With regard to using lighting truss, I cringed when I read that

There's truss and there's truss. Using a short span of top spec Trilite to lift a smallish engine would be OK (point load limit in the 300 to 400 kilo range from memory) but go over 3m span or try and lift a larger engine and the truss could buckle or fail completely

And that's the good stuff. There's a lot of rubbish sold that looks like Trilite but has thin tube wall thickness, poor quality welding and (if the manufacturers are being honest) much lower load limits

I ain't saying "don't use it", just use it with care (you'd frankly be better advised to hire a lifting gantry anyway)
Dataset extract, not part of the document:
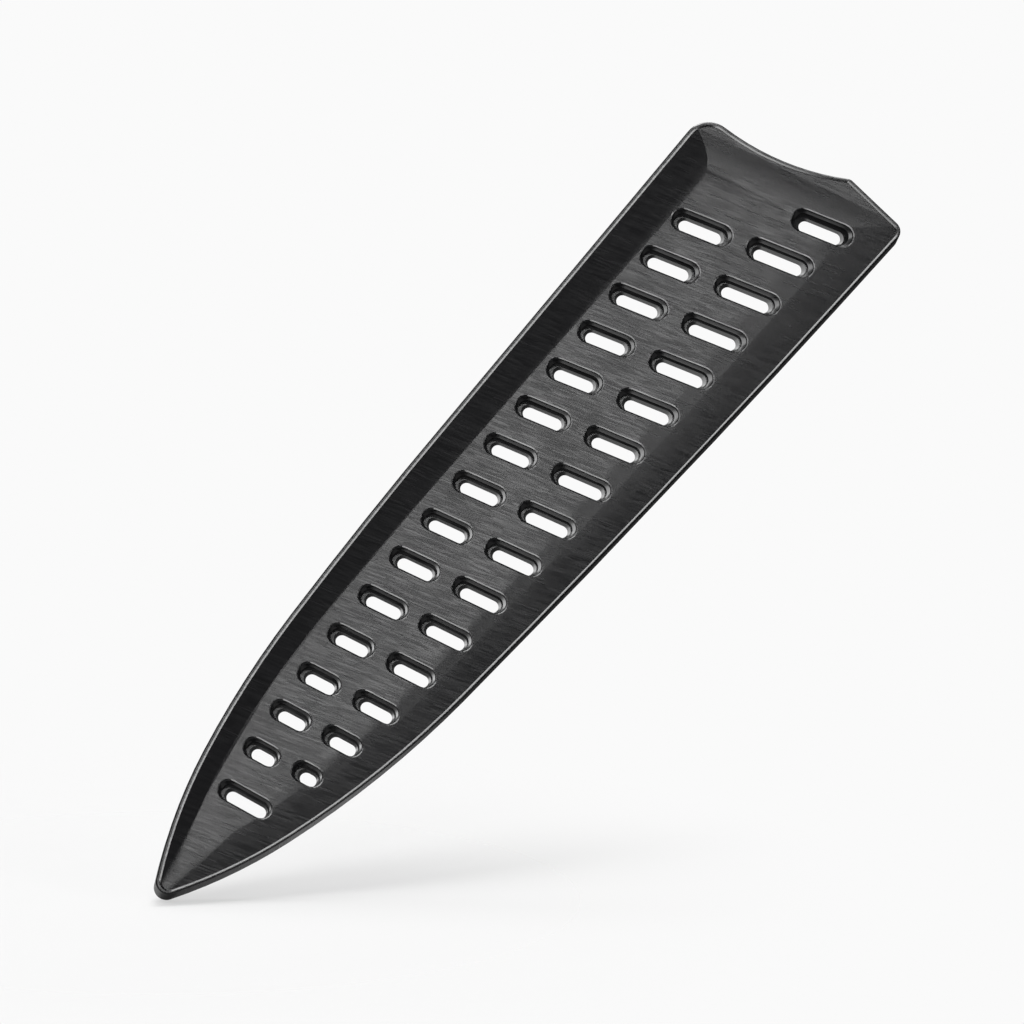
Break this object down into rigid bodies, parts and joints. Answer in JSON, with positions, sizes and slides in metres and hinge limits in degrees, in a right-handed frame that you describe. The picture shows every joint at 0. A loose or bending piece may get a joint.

Oh the sliding thing - greasing the tubes dunt work. The strops stick to whatever you've tried to grease it with. Don't ask me how I know this!
 
With regard to using lighting truss, I cringed when I read that

There's truss and there's truss. Using a short span of top spec Trilite to lift a smallish engine would be OK

I believe it was Trilite - certainly that's what he has a lot of. I know it was within spec because I queried that when he arrived with it - he'd promised me scaffolding but the truss was nearer to hand in the warehouse that morning.

(point load limit in the 300 to 400 kilo range from memory)

And the engine weighed about 110kg, in fact less as I'd taken the alternator and starter off.

Pete
 
I believe it was Trilite - certainly that's what he has a lot of. I know it was within spec because I queried that when he arrived with it - he'd promised me scaffolding but the truss was nearer to hand in the warehouse that morning.

And the engine weighed about 110kg, in fact less as I'd taken the alternator and starter off.

OK, so well within the limits for Trilite

But my point was more general than specific - there's a lot of stuff around that looks like Trilite but isn't!

Some of it is so poor it bends if you so much as look at it!